Historic win for Reading pair

Great Britain's Helen Glover and Heather Stanning celebrate winning gold. Credit: Stephen Pond/PA Wire

Olympic champions Helen Glover and Heather Stanning were hit by the enormity of their achievement in winning Britain's first gold medal of the Games as they crossed the finish line.

It was an historic moment for the pair, who not only ended Team GB's wait for glory at London 2012 but also became Britain's first female Olympic rowing champions.

Prince Harry and the Duke of Cambridge were among the 26,000 spectators who made the journey to Eton Dorney in the hope of witnessing Britain's first gold.

And they were not disappointed as Glover and Stanningdestroyed the field, opening a five-second lead at one stage before winning the final by a length from Australia.

The British coaches Paul Thompson and Robin Williams had been drumming into the Olympic debutants that this was any other regatta, but that facade was blown away on the finish line.

Glover and Stanning, who train in Reading, punched the air and then embraced in the boat as the emotion and the adulation washed over them.

"We were mildly aware of the expectations. We were kidding ourselves it wasn't happening. We were saying it was about us," Glover said.

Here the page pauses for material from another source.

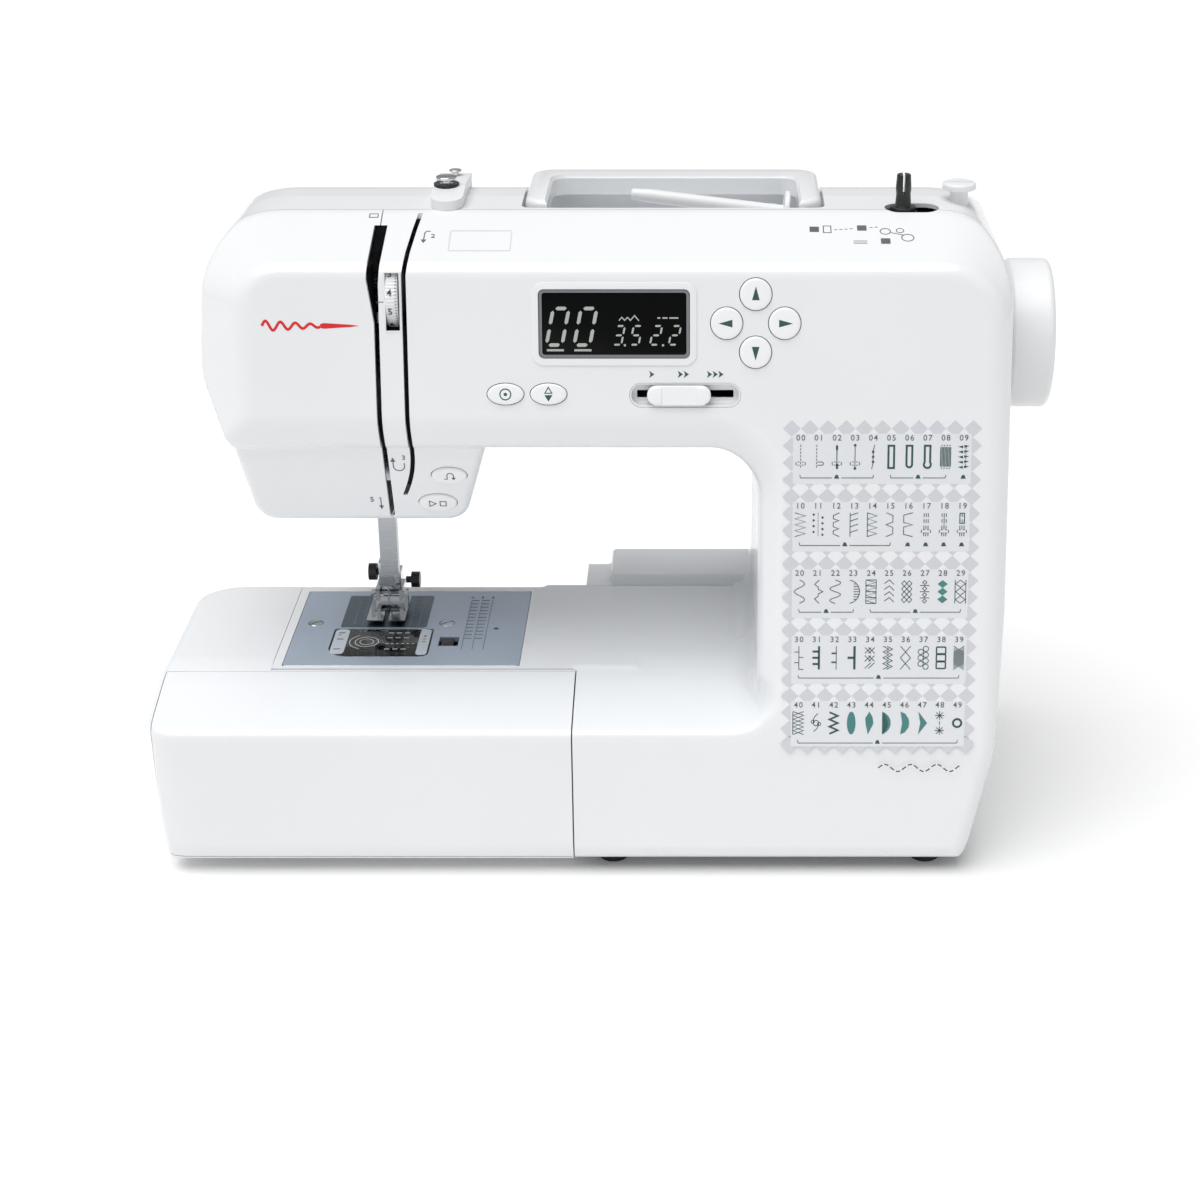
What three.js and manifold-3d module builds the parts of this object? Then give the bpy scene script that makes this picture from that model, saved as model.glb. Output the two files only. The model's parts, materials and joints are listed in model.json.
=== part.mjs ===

"But as soon as we crossed the line we realised there was a lot of expectation on us. We realised people were waiting for that."

The Prime Minister David Cameron was among those to send his congratulations to Stanning and Glover.

Victory completed a remarkable unbeaten season for the British pair, who came into the Olympics as favourites after winning gold at all three World Cup regattas.

That dominance was fuelled by the pain of being beaten into silver by New Zealand at the 2011 world championships by just eight hundredths of a second.

Glover and Stanning underlined their gold medal credentials by setting a new Olympic best time to win their heat on the opening day of the regatta, demolishing the previous mark by over four seconds.

Today, the British pair made a blistering start and they sprinted into a clear water lead over the Kiwis by the 500 metre time-check, an advantage they held through to the half-way mark.

Great Britain's Helen Glover and Heather Stanning celebrate winning gold in the women's pair final at Eton Dorney Lake, London. Credit: PA

When Glover and Stanning hit the wall of sound generated by 26,000 supporters in the grandstands, they extended their lead to two lengths

"We generally have quite a fast start, which happened today," said Glover.

"As soon as we got out of the blocks we tuned into our boat. We looked up, we were ahead and we tuned back in.

"Then we looked up and we were further ahead.

"You can never be complacent. We have some ferocious competition and I am proud to be racing them.

"I enjoyed the row in a strange way because it hurt. We never got to the point where we sat back and thought 'this is fun'."

Australia and New Zealand closed that gap in the final quarter of the race as they battled for silver.

But Glover and Stanning were never threatened as they cruised to finish line and their place in British and Olympic rowing history.

Glover, a former PE teacher, only took up the sport four years ago and now has two world silver medals to her name and an Olympic gold.

She hopes her achievement - particularly in delivering Britain's first female Olympic rowing gold - can be inspirational to others.

"I really hope it has a snowball effect in the coming weeks," she said.

"In the coming days I hope we have some great results to come from GB Rowing.

"In the wider sense of sport, I worked as a PE teacher and I have seen how inspired young people can be.

"I have an athletics background and when I watched Kelly Holmes win her two medals, that was massively inspiring."

Great Britain's Beth Rodford and Frances Houghton after finishing outside of a meda placesl in the women's quadruple sculls final. Credit: Mike Egerton/PA Wire

The British women's quadruple scull of Melanie Wilson, Debbie Flood, Frances Houghton and Beth Rodford finished a disappointing sixth in their final.

But Britain also created a slice of history in the early semi-finals, with the men's quadruple scull finishing third to reach an Olympic final for the first time.

Matt Wells, Tom Solesbury, Charles Cousins and Stephen Rowbotham produced the fastest last 500 metres of any crew in the field to move up from fourth and into the qualification places.

The men's quad final is on Friday.

The British pair of George Nash and Will Satch won a commanding semi-final victory to qualify for their own Olympic final and announce themselves as medal contenders.

Alan Campbell, the world bronze medallist, qualified for the single sculls final in second place behind Ondrej Synek from the Czech Republic.

Mahe Drysdale, the five-time world champion, won the first semi-final comfortably and will be favourite to win his first Olympic gold medal.

But it promises to be a thrilling race for the podium, with Campbell, Synek and Sweden's Lassi Karonen all in medal contention.